Plus bas, c'est le quartier des Anglais avec des propriétés espacées qui s'échelonnent du côteau à la mer. On reconnaît notamment la chapelle anglicane ou Christ Church (érigée entre mai et décembre 1855) dont la toiture rougeoie.

Les monts de l'Estérel se détachent à l'horizon, sous des strates de nuages en contre-jour. Ces derniers masquent partiellement le soleil dont le rayonnement se reflète et scintille à la surface des flots.



ÉPILOGUE


Ces trois lithographies viennent conforter la datation de ces dessins, avant août 1864. La réalisation de la chapelle de la Villa St-Acheul, l'état du bâtiment en construction du Grand Hôtel de Cannes ou encore la présence de cabines de bains et de nageurs sur la plage suggèrent une date vers mai 1864, au plus tôt.
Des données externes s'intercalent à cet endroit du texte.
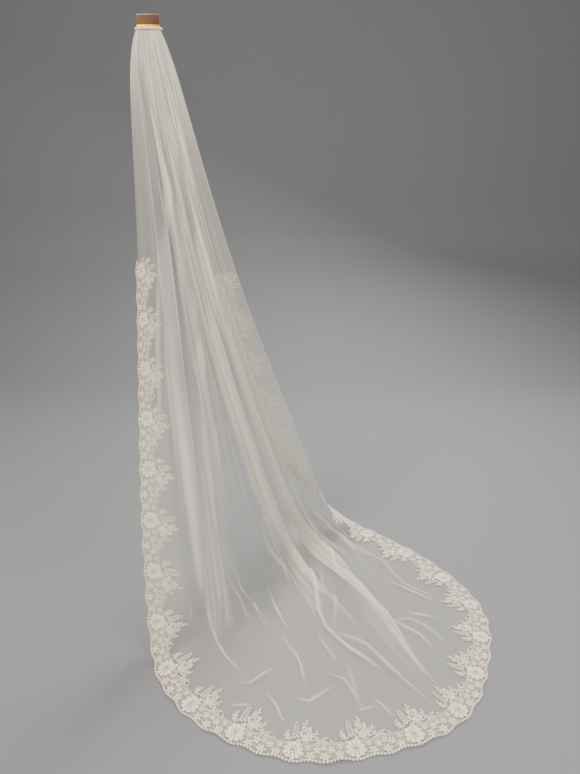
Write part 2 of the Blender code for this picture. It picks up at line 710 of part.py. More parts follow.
def in_outline(x, z, outline):
    """Whether a place is inside a closed outline."""
    inside = False
    for (x0, z0), (x1, z1) in zip(outline, outline[1:] + outline[:1]):
        if (z0 > z) != (z1 > z) and x < x0 + (x1 - x0) * (z - z0) / (z1 - z0):
            inside = not inside
    return inside


def main():
    clear_scene()
    lace_border(tulle_panel())
    binding()
    hair_comb()


main()
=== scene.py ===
"""Dresses the bridal veil: gathered tulle, scalloped lace, a satin binding and its hair comb.

Metres, +Z up, in the part's own frame: the origin is the foot of the comb, the cloth's outer face looks
to -Y and the train sweeps forwards and to the right. The cloth's surface is worked out from the same
tables as the part's solids, with finer pleats and listed creases laid over it.
"""

from math import atan2, copysign, cos, exp, factorial, hypot, pi, radians, sin, sqrt, tau

import bpy
import numpy as np
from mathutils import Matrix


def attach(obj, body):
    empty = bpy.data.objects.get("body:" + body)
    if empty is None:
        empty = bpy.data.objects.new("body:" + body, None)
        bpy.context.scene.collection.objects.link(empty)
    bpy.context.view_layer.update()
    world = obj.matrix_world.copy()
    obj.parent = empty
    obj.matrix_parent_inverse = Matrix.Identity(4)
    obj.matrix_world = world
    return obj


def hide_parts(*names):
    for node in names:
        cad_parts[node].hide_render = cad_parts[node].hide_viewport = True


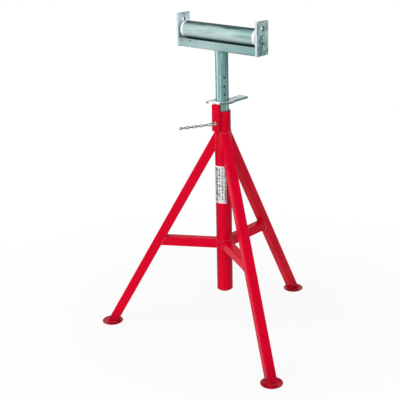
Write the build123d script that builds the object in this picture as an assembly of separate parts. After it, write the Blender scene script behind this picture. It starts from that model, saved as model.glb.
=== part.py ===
from build123d import *
from math import cos, pi, radians, sin
import os

# Pipe stand with a roller head. Millimetres, Z up, origin on the floor under the column axis.
# X runs along the roller, and the rear leg points along +Y.

# Column
column_od = 48.3
column_wall = 3.7
column_bottom_z = 141.0
column_top_z = 707.0
cap_rise = 11.0
cap_wall = 3.0
cap_rim = 1.5

# Legs, braces and feet
leg_angles = {"left": 210.0, "front": 330.0, "rear": 90.0}
leg_size = 28.6
leg_wall = 2.1
leg_corner_r = 3.6
leg_meet_z = 655.0
foot_circle_r = 367.0
brace_size = 28.6
brace_wall = 2.1
brace_corner_r = 3.6
brace_z = 289.5
foot_r = 32.5
foot_plate = 3.0
foot_flat_r = 23.0
foot_rim_rise = 1.2
foot_edge_r = 1.2

# Bracket that carries the lock plate, on the -Y side of the column
bracket_width = 25.4
bracket_thickness = 9.5
bracket_height = 83.0
bracket_rise_over_column = 25.0
bracket_top_z = column_top_z + bracket_rise_over_column
bracket_bottom_z = bracket_top_z - bracket_height
bracket_cut_margin = 1.0

# Locking pin and its bushing
pin_height_on_bracket = 24.0
pin_z = bracket_bottom_z + pin_height_on_bracket
pin_d = 4.8
pin_fit = 0.06
pin_tip_chamfer = 0.8
pin_wall_margin = 0.5
bush_wall = 1.4
bush_flange_r = 5.6
bush_flange = 2.0
bush_chamfer = 0.5
pin_eye_gap = 2.0
pin_eye_r = 4.8
pin_eye_thickness = 2.6
pin_eye_chamfer = 0.4
pin_eye_hole_d = 3.8

# Twisted wire handle
handle_wire_d = 2.8
handle_strand_r = 2.7
handle_angle = -117.0
handle_length = 98.0
handle_half_turns = 4
handle_run_in = 9.0
handle_drop = 1.0

# Sliding post
post_od = 38.1
post_wall = 3.2
post_length = 603.0
head_z = 884.0
post_hole_d = 5.6
post_hole_pitch = 25.4
post_hole_count = 16
post_hole_first = 77.0
post_hole_angle = -30.0
ring_length = 30.0
ring_seat_depth = 1.0
ring_cut_margin = 1.0
ring_fit = 0.06
ring_end_play = 0.3
ring_column_fit = 0.08
keeper_thickness = 3.0
keeper_column_gap = 0.5

# Lock plate
lock_thickness = 6.35
lock_ring_r = 32.0
lock_ring_x = 6.0
lock_ring_y = -2.0
lock_hole_gap = 1.55
lock_seat_gap = 0.3
lock_tail_width = 26.0
lock_tail_reach = 43.5
lock_paddle_width = 30.5
lock_paddle_reach = 79.0
lock_paddle_inset = 5.0
lock_tail_corner_r = 2.5
lock_paddle_corner_r = 8.0
lock_edge_chamfer = 0.6

# Head channel and plates
channel_width = 50.8
channel_height = 25.4
channel_wall = 4.8
channel_bend_r = 3.0
channel_vent_d = 5.0
channel_vent_from_plate = 45.0
channel_vent_from_edge = 4.5
plate_gap = 283.7
plate_thickness = 6.35
plate_depth = 52.0
plate_height = 96.5
plate_corner_r = 1.5
eye_hole_d = 14.0
eye_hole_from_top = 20.0
spare_hole_d = 9.5
spare_hole_below_axle = 15.3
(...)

Il reste cependant difficile de l'affirmer car si les dessins de Félix Benoist sont majoritairement exécutés sur place et fortement détaillés, ils s'inspirent parfois de photographies, représentent achevées des architectures en construction et ajoutent des éléments, des personnages ou des ambiances lumineuses pour composer l'ensemble et lui donner vie.

Félix Benoist a-t-il artificiellement placé des groupes de personnages dans ses dessins, comme Alphonse Bayot, après lui, dans les lithographies ?

Le train est-il passé pendant que Félix Benoist dessinait ou, pour l'avoir observé à un autre moment ou l'avoir lui-même emprunté, l'a-t-il ajouté comme symbole de modernité ?

 A-t-il observé l'homme plonger dans les vagues depuis la plage de la Croisette ou l'a-t-il intégré dans son dessin pour donner davantage de mouvement à la scène ?

C'est toute l'ambiguïté d'une œuvre d'art qui compose avec la réalité. Il faut cependant rappeler que les photographies contemporaines de Cannes présentent un rendu identique des lieux et des architectures.